淡白な鶏肉にコクを与えることで、赤ワインの重さに負けない味わいになります。
料理全体の色味をワインに近づけるよう調整するだけで、ペアリングの許容範囲は大きく広がります。
第7章 温度で変わるおいしさ

最後に、ワインをより美味しく味わうための「温度」について少し触れておきます。
一般的に「赤ワインは常温で」と言われますが、これはヨーロッパの石造りの家の室温(16〜18℃程度)を指しています。
日本の室内、特に夏場などは赤ワインにとって温かすぎることがあります。
・赤ワイン:飲む30分ほど前に冷蔵庫へ。少し冷やすことで味が引き締まり、お肉の脂をきれいに切ってくれます。
・白ワイン:しっかりと冷やして。酸味が際立ち、白いお肉料理のさっぱり感を助長します。
厳密な温度管理は必要ありませんが、「少し冷やしてみる」「冷えすぎたら手で温める」といった調整をするだけで、お肉との相性は格段に良くなります。
まとめ
ワインとお肉のペアリングについて解説してまいりましたが、これらはあくまで「より美味しく楽しむためのヒント」に過ぎません。
味覚は人それぞれであり、その日の体調や気分、一緒に食べる相手によっても「美味しい」と感じる基準は変わります。

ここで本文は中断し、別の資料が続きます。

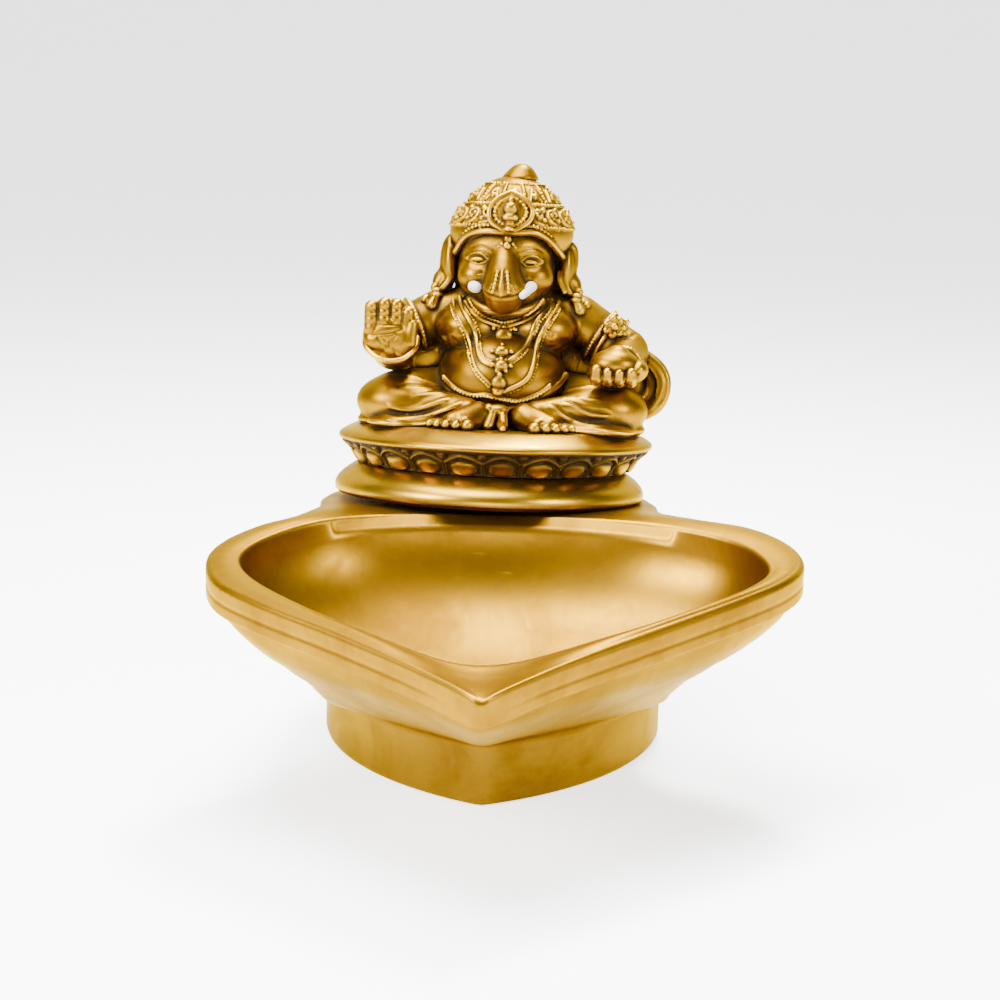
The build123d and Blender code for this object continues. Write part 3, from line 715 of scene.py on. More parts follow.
# ---------------------------------------------------------------- torso and belly
# Broad chest, two soft breasts over a round belly, short neck; the widest part of the casting.
body = Clay("torso_and_belly", (-18, -16, 9.5), (24.5, 10, 37))
body.egg((1.6, 0.8, 27.0), (10.4, 7.0, 7.8), 0, room=9)
body.egg((1.6, 1.6, 30.6), (11.2, 5.2, 4.2), 2.5, room=7)
body.egg((1.4, 1.8, 15.0), (11.6, 8.2, 5.4), 2.0, room=7)
body.egg((-4.3, -3.0, 27.9), (5.5, 5.0, 4.1), 1.2, turn=(12, 0, 0), room=5)
body.egg((7.6, -3.0, 28.0), (5.5, 5.0, 4.1), 1.2, turn=(12, 0, 0), room=5)
body.egg((1.3, -3.0, 19.9), (10.5, 10.2, 7.9), 0.55, room=7)
body.egg((1.5, 1.8, 31.8), (11.0, 4.4, 3.6), 1.5, room=5)
body.egg((-11.2, 2.4, 22.0), (6.0, 2.4, 7.5), 1.2, room=4)
body.egg((16.2, 2.6, 21.0), (7.5, 2.4, 7.5), 1.2, room=4)
body.limb((1.3, -1.0, 31.0), (1.3, -2.4, 34.5), 5.4, 5.0, 1.6, room=4)
body.tube([(-4.2, -5.2, 32.4), (-1.6, -7.2, 31.0), (1.4, -7.8, 30.6), (4.4, -7.2, 31.1), (7.0, -5.2, 32.6)],
          0.9, 0.9)
body.score(body.lay([(-7.0, 26.1), (-5.9, 24.9), (-4.2, 24.9), (-2.4, 25.8)]), 0.35, 0.35)
body.score(body.lay([(4.4, 25.9), (6.6, 25.0), (8.2, 24.8), (9.8, 25.4)]), 0.35, 0.35)
body.score(body.lay([(-6.4, 27.5), (-6.2, 26.9), (-5.6, 27.0), (-5.5, 27.5)]), 0.2, 0.16)
body.score(body.lay([(8.6, 27.6), (8.8, 27.0), (9.4, 27.0), (9.5, 27.5)]), 0.2, 0.16)

# ---------------------------------------------------------------- arms
# Full rounded arms; the right bends forward to the raised palm, the left rests on the knee.
r_arm = Clay("right_arm", (-23, -16, 18), (-4, 8, 36))
r_arm.limb((-9.6, 1.6, 29.4), (-16.4, 0.2, 26.4), 4.3, 3.5, 0.5)
r_arm.limb((-16.8, -0.6, 25.6), (-16.9, -11.8, 24.4), 3.5, 3.0, 1.2)
r_arm.egg((-16.4, -6.0, 22.8), (3.2, 5.5, 2.4), 1.2)
r_arm.grow_from(body, 1.6)
l_arm = Clay("left_arm", (6, -14, 18), (28, 8, 36))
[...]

「ルール通りに選ばなければ」と難しく考える必要はありません。
まずは、 「今日はこってりしたお肉だから、濃い色のワインにしてみよう」 「さっぱりした鶏肉だから、冷えた白ワインを開けてみよう」 そんな気軽な動機から始めてみてください。
偶然見つけたお気に入りの組み合わせこそが、皆様にとっての「正解」です。
今夜の食卓が、お肉とワインの香りでより豊かなものになりますように。